* _What needs to be done_: Please repeat, exactly and with nothing added, the lines running from the line that contains "for name, shape" to the line that contains "imported model, its", both lines included.

==============================

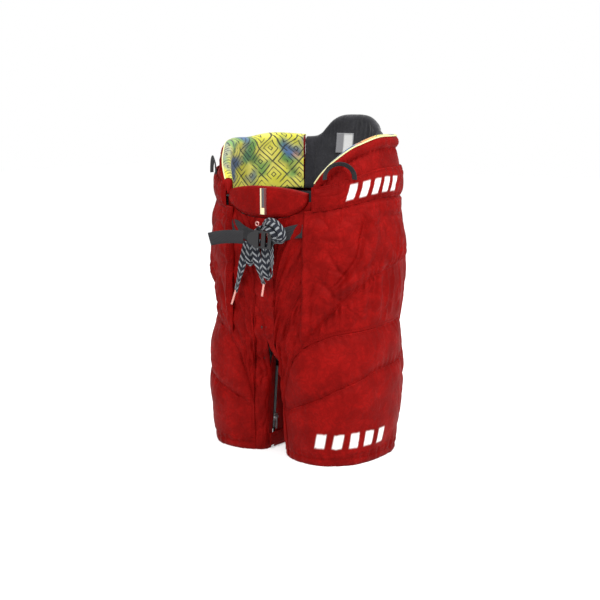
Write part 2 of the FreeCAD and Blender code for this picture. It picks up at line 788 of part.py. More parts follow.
ZIP_TAPE_WIDTH = 20.0
ZIP_TAPE = 0.8
TEETH_WIDTH = 4.6
TEETH_PROUD = 0.4
TEETH_END = 3.0             # bare tape at each end of the row


def zip_chain():
    """Tape behind the slot with the row of teeth standing in it."""
    tape_x = SHELL + 0.5
    tape = Part.makeBox(ZIP_TAPE, ZIP_TAPE_WIDTH, ZIP_TOP - ZIP_FOOT,
                        V(tape_x, ZIP_Y - ZIP_TAPE_WIDTH / 2.0, ZIP_FOOT))
    teeth = Part.makeBox(tape_x + TEETH_PROUD + 0.1, TEETH_WIDTH, ZIP_TOP - ZIP_FOOT - 2.0 * TEETH_END,
                         V(-TEETH_PROUD, ZIP_Y - TEETH_WIDTH / 2.0, ZIP_FOOT + TEETH_END))
    return on_inner_face(tape.fuse(teeth).removeSplitter())


PULL_PIN_DEPTH = -3.8
PULL_BORE = 0.9
PULL_PIN = 0.65


def zip_slider():
    """Slider plate with two lugs and the pin that carries the pull."""
    plate = Part.makeBox(1.2, 9.0, 12.0, V(-2.0, ZIP_Y - 4.5, SLIDER_Z - 6.0))
    wide = []
    for edge in plate.Edges:
        a = edge.Vertexes[0].Point
        b = edge.Vertexes[1].Point
        if abs(a.y - b.y) < 0.001 and abs(a.z - b.z) < 0.001:
            wide.append(edge)
    body = plate.makeFillet(2.6, wide)
    for side in (-1.0, 1.0):
        lug = Part.makeBox(3.2, 1.0, 3.4, V(-4.9, ZIP_Y + side * 2.4 - 0.5, SLIDER_Z - 1.7))
        body = body.fuse(lug)
    pin = Part.makeCylinder(PULL_PIN, 5.0, V(PULL_PIN_DEPTH, ZIP_Y - 2.5, SLIDER_Z), V(0, 1, 0))
    return on_inner_face(body.fuse(pin).removeSplitter())


def zip_pull():
    """Tab hanging from the slider's pin."""
    width = 3.2
    knuckle = Part.makeCylinder(PULL_BORE + 0.5, width, V(PULL_PIN_DEPTH, ZIP_Y - width / 2.0, SLIDER_Z),
                                V(0, 1, 0))
    tab = Part.makeBox(0.8, width, PULL_LENGTH, V(PULL_PIN_DEPTH - 1.3, ZIP_Y - width / 2.0,
                                                  SLIDER_Z - PULL_LENGTH))
    bore = Part.makeCylinder(PULL_BORE, width + 2.0, V(PULL_PIN_DEPTH, ZIP_Y - width / 2.0 - 1.0, SLIDER_Z),
                             V(0, 1, 0))
    return on_inner_face(knuckle.fuse(tab).cut(bore).removeSplitter())


TAB_FRONT_Y = -73.0
TAB_BACK_Y = -17.0
CAP_Y = -26.0


def tab_outer_x():
    """Outer face of the snap tab, upright beside the leaning inner thigh."""
    return inner_x(TAB_Z + TAB_HEIGHT / 2.0) - TAB_STAND_OFF - TAB_THICKNESS


def snap_tab():
    """Webbing tab across the foot of the zip, with a rounded free end."""
    half = TAB_HEIGHT / 2.0
    x = tab_outer_x()
    tab = Part.makeBox(TAB_THICKNESS, TAB_BACK_Y - TAB_FRONT_Y, TAB_HEIGHT, V(x, TAB_FRONT_Y, TAB_Z - half))
    ends = []
    for edge in tab.Edges:
        a = edge.Vertexes[0].Point
        b = edge.Vertexes[1].Point
        if abs(a.x - b.x) > 0.5 and a.y > TAB_FRONT_Y + 1.0:
            ends.append(edge)
    return tab.makeFillet(half * 0.6, ends)


def snap_cap():
    """Domed press-stud cap on the tab."""
    cap = Part.makeCylinder(CAP_RADIUS, CAP_HEIGHT, V(tab_outer_x(), CAP_Y, TAB_Z), V(-1, 0, 0))
    rims = []
    for edge in cap.Edges:
        if edge.BoundBox.XLength < 0.01 and edge.BoundBox.XMin < tab_outer_x() - CAP_HEIGHT / 2.0:
            rims.append(edge)
    return cap.makeFillet(CAP_HEIGHT * 0.5, rims)


def snap_stud():
    """Stud on the inner thigh that the cap presses onto."""
    radius = CAP_RADIUS - 1.0
    stud = Part.makeCylinder(radius, 1.0, V(-1.0, CAP_Y, TAB_Z), V(1, 0, 0))
    return on_inner_face(stud)


# ---- assembly ------------------------------------------------------------------------------------
PAIRS = {
    "hip_panel": hip_panel, "seat_panel": seat_panel, "kidney_pad": kidney_pad,
    "kidney_lining": kidney_lining, "hip_cap": hip_cap, "hip_foam": hip_foam,
    "hanger_loop": hanger_loop, "thigh_upper_panel": thigh_upper_panel,
    "thigh_lower_panel": thigh_lower_panel, "leg_back_panel": leg_back_panel,
    "inner_thigh_panel": inner_thigh_panel, "thigh_guard": thigh_guard, "thigh_foam": thigh_foam,
    "leg_lining": leg_lining, "zip_chain": zip_chain, "zip_slider": zip_slider,
    "zip_pull": zip_pull, "snap_tab": snap_tab, "snap_cap": snap_cap, "snap_stud": snap_stud,
}
SINGLES = {
    "front_panel": front_panel, "fly_flap": fly_flap, "fly_eyelets": fly_eyelets,
    "waist_band": waist_band, "spine_pad": spine_pad, "tailbone_pad": tailbone_pad,
    "trunk_lining": trunk_lining, "crotch_gusset": crotch_gusset, "belly_pad": belly_pad,
    "belt_buckle": belt_buckle, "belt_tail": belt_tail, "lace_knot": lace_knot,
    "lace_aglets": lace_aglets,
}

def build():
    shapes = {}
    for name, make in PAIRS.items():
        left = make()
        shapes[name + "_left"] = left
        shapes[name + "_right"] = mirrored(left)
    for name, make in SINGLES.items():
        shapes[name] = make()
    shapes["belt_strap_left"] = belt_strap(-0.945, -1.0 + BELT_END)
    shapes["belt_strap_right"] = belt_strap(-1.0 - BELT_END, -1.035)
    shapes["lace_end_right"] = lace_tube(LACE_END_RIGHT, "lace_end_right")
    shapes["lace_end_left"] = lace_tube(LACE_END_LEFT, "lace_end_left")
    shapes["lace_loop_right"] = lace_tube(LACE_LOOP_RIGHT, "lace_loop_right")
    shapes["lace_loop_left"] = lace_tube(LACE_LOOP_LEFT, "lace_loop_left")
    return shapes


os.makedirs("parts", exist_ok=True)
whole = FreeCAD.BoundBox()
for name, shape in sorted(build().items()):
    shape.translate(V(0, FRAME_SHIFT_Y, 0))
    shape.exportStep("parts/" + name + ".step")
    box = shape.BoundBox
    if not name.startswith("lace_"):
        whole.add(box)
    if not shape.isValid():
        print("NOT VALID", name)
print("nodes", 2 * len(PAIRS) + len(SINGLES) + 6)
print("box without laces", whole)
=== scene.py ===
"""Junior hockey pants: the looks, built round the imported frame. Metres, +Z up, -Y is the wearer's front."""
import json
import math
import bmesh
import bpy
import numpy as np
from mathutils import Vector
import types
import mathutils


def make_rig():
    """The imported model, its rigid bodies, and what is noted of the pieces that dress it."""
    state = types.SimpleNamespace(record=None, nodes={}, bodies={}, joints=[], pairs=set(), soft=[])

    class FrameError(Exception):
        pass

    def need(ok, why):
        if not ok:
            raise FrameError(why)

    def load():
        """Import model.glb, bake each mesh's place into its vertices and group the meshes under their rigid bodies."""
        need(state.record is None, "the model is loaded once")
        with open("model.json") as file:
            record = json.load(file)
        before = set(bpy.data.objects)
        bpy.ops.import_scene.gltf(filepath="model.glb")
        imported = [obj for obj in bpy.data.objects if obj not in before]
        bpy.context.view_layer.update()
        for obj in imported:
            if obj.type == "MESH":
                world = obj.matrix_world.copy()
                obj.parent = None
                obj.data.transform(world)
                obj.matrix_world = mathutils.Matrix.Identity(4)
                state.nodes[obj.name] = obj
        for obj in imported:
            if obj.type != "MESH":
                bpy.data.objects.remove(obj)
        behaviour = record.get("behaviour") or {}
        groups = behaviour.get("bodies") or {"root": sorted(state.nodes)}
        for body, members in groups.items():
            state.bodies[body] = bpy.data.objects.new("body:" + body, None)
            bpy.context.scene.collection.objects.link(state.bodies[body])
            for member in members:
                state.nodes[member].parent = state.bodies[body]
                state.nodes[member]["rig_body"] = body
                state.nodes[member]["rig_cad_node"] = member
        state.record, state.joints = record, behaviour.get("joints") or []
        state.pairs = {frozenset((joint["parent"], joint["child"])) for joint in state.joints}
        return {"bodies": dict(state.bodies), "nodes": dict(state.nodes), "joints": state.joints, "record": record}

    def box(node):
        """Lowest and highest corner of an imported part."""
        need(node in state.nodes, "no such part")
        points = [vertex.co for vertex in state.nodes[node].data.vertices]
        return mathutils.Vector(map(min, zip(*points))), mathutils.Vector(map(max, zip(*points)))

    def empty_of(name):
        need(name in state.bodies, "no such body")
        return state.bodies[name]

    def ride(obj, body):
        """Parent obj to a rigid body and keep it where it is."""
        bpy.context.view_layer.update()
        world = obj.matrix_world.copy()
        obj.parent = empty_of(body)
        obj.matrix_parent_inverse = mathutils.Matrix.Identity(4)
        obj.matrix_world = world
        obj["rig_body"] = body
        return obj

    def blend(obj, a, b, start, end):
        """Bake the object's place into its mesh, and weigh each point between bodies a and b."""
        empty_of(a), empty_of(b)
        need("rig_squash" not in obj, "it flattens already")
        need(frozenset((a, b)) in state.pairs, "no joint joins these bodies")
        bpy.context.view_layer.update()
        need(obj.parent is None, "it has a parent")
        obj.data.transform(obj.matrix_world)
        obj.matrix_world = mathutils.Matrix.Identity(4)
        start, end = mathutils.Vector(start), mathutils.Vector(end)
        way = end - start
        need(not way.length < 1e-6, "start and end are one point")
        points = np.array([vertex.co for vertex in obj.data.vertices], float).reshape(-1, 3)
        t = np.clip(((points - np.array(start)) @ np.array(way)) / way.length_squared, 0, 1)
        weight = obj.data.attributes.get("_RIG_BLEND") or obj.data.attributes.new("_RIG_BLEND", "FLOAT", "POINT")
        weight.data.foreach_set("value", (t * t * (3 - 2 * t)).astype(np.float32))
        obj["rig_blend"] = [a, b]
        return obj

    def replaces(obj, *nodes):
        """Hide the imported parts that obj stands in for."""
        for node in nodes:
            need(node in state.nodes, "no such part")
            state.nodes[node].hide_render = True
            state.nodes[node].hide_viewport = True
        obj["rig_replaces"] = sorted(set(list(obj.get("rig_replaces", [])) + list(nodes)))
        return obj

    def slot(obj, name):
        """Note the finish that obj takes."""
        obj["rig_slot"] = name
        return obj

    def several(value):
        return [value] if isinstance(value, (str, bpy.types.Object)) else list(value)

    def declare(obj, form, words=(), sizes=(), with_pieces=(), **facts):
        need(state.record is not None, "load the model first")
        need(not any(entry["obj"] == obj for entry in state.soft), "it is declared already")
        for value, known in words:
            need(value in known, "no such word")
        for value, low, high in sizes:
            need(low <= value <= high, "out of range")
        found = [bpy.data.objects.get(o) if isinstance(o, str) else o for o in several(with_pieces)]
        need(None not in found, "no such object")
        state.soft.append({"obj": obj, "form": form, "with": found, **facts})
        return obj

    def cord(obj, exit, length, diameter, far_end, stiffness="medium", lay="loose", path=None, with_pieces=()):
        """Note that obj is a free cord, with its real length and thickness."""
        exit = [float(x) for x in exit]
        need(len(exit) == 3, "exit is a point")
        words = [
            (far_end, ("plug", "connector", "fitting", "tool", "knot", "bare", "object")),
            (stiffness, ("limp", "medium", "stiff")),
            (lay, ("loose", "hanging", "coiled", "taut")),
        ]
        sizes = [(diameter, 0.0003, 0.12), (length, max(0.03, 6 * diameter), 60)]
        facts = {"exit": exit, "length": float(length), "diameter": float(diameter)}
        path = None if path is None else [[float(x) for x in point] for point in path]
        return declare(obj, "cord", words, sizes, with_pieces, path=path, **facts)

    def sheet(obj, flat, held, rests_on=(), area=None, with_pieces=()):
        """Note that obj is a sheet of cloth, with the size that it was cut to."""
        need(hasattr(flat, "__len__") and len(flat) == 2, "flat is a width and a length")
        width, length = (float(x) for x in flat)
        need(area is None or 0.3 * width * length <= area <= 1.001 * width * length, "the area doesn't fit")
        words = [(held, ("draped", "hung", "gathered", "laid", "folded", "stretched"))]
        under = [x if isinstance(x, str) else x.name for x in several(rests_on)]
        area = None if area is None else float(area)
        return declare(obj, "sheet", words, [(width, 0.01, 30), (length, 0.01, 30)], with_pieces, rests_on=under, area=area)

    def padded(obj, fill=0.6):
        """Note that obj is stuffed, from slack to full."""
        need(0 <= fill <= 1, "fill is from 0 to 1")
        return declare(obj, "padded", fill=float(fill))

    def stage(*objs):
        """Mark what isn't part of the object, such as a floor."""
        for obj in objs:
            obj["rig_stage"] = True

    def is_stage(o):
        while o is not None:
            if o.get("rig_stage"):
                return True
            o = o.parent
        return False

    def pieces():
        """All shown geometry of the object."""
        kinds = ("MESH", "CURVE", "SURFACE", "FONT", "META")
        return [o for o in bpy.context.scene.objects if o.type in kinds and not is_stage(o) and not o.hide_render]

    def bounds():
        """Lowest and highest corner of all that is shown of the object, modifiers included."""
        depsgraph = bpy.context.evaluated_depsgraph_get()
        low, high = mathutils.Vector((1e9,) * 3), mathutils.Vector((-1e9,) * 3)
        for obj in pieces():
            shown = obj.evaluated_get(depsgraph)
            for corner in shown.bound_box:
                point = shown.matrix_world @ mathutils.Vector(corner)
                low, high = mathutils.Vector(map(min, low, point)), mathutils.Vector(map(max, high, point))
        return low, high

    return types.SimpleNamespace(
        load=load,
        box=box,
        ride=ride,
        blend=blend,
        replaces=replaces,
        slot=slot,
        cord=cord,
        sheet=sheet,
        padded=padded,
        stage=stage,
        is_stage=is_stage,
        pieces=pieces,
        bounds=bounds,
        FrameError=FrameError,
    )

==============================

* _Task solution_:
for name, shape in sorted(build().items()):
    shape.translate(V(0, FRAME_SHIFT_Y, 0))
    shape.exportStep("parts/" + name + ".step")
    box = shape.BoundBox
    if not name.startswith("lace_"):
        whole.add(box)
    if not shape.isValid():
        print("NOT VALID", name)
print("nodes", 2 * len(PAIRS) + len(SINGLES) + 6)
print("box without laces", whole)
=== scene.py ===
"""Junior hockey pants: the looks, built round the imported frame. Metres, +Z up, -Y is the wearer's front."""
import json
import math
import bmesh
import bpy
import numpy as np
from mathutils import Vector
import types
import mathutils


def make_rig():
    """The imported model, its rigid bodies, and what is noted of the pieces that dress it."""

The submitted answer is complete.